On previous trips to the Coos Bay area, I have often visited the state parks and wildlife refuges along the Cape Arago Highway southwest of Charleston. Sunset Bay State Park is a wonderful place to camp, with a fine tidal beach near the picturesque Cape Arago Lighthouse. Shore Acres State Park features a spectacular, four-season botanical garden on the erstwhile estate of early-20th-century shipbuilder Louis J. Simpson.
Shore Acres' Simpson Reef Overlook gazes out upon the Oregon Islands National Wildlife Refuge, where sea lions, seals, waterfowl and even whales are easily observed. And at the end of the road, Cape Arago State Park is one of the best places in the state to go tidepooling.
This time, however, I spent a few hours off the beaten track at the South Slough National Estuarine Research Reserve. Four miles south of Charleston via Seven Devils Road, it features a visitor center with excellent descriptions of the salt marshes, tidal flats and channels readily accessed by nearly eight miles of trails. My walks were at once relaxing and educational.

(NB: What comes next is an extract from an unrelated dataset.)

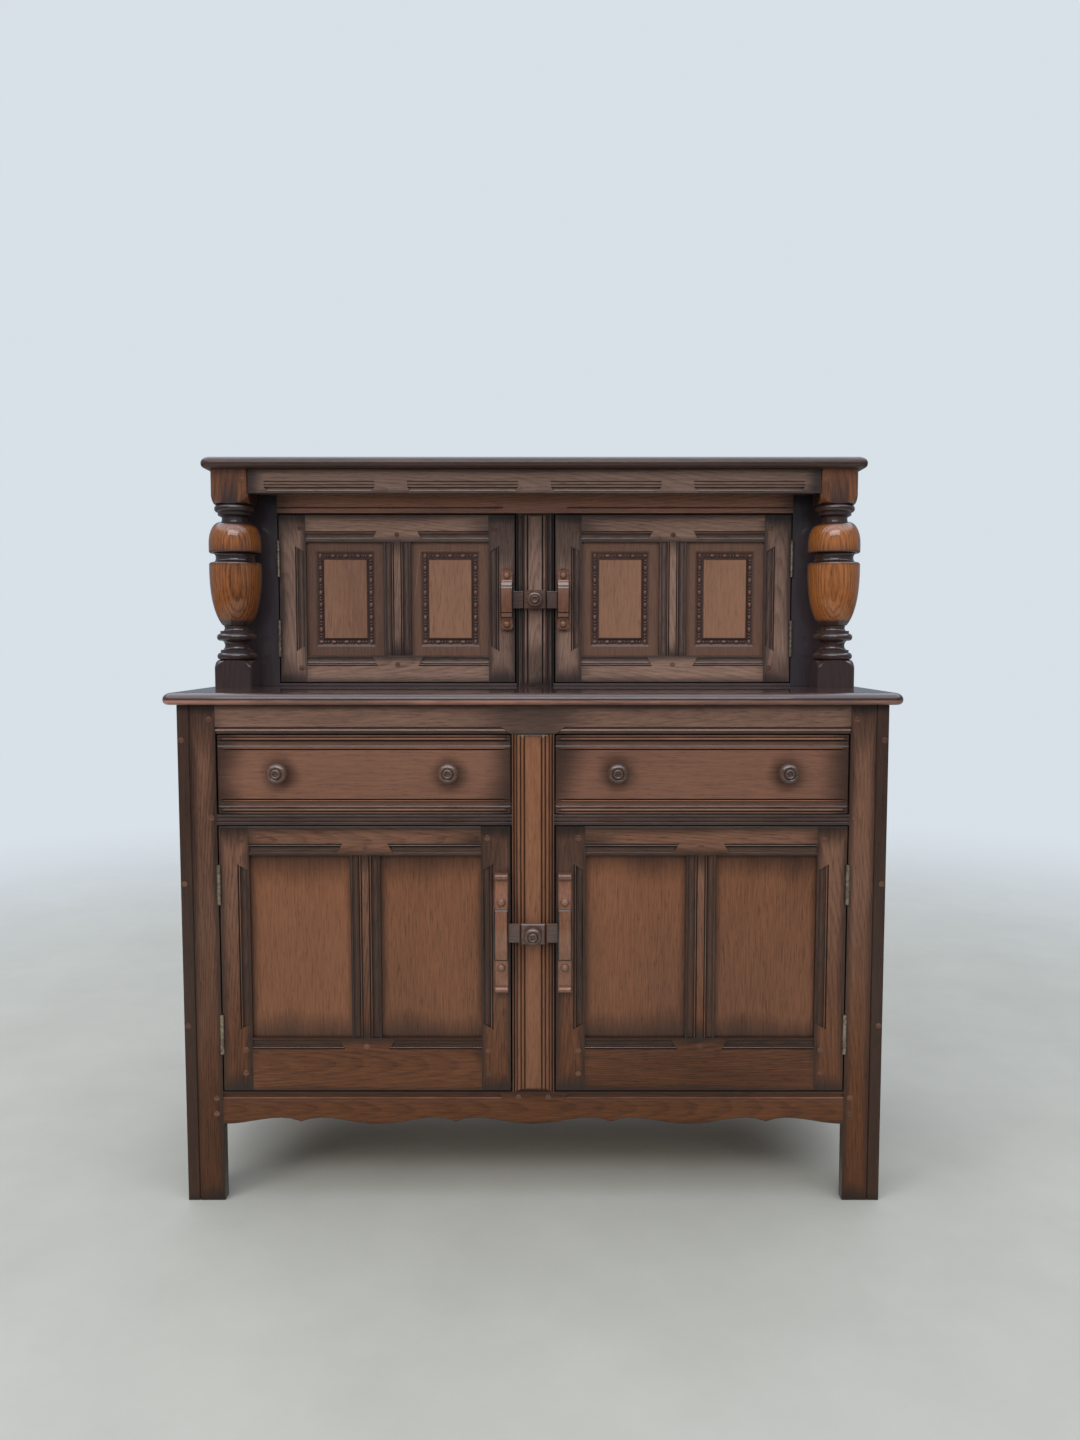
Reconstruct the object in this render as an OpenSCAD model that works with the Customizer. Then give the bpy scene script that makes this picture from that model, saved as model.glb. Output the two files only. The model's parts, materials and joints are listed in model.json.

I stayed at The Mill Casino and Hotel, which offered comfort and excellent service beside a mountain of sawdust near the boundary between the cities of Coos Bay and North Bend. Abundant exhibits of Coquille Indian culture in the public areas were an added attraction. I ventured through the double doors into the casino only twice — for a halibut dinner at its Plank House Restaurant and for my doomed, pre-fishing trip breakfast in its casual Timbers Cafe.
I had excellent dinners in the Plank House and at Ciccarelli's in downtown North Bend, where a giant bowl of non-methane-sucking mussels was prepared in a savory cream sauce. Tuna and chips at Miller's on the Cove, in Charleston, made a fine lunch.
But my favorite meal of all may have been a big mushroom burger from Yeong's Place, a local diner in working-class North Bend. By that time, perhaps, I was ready for anything but seafood.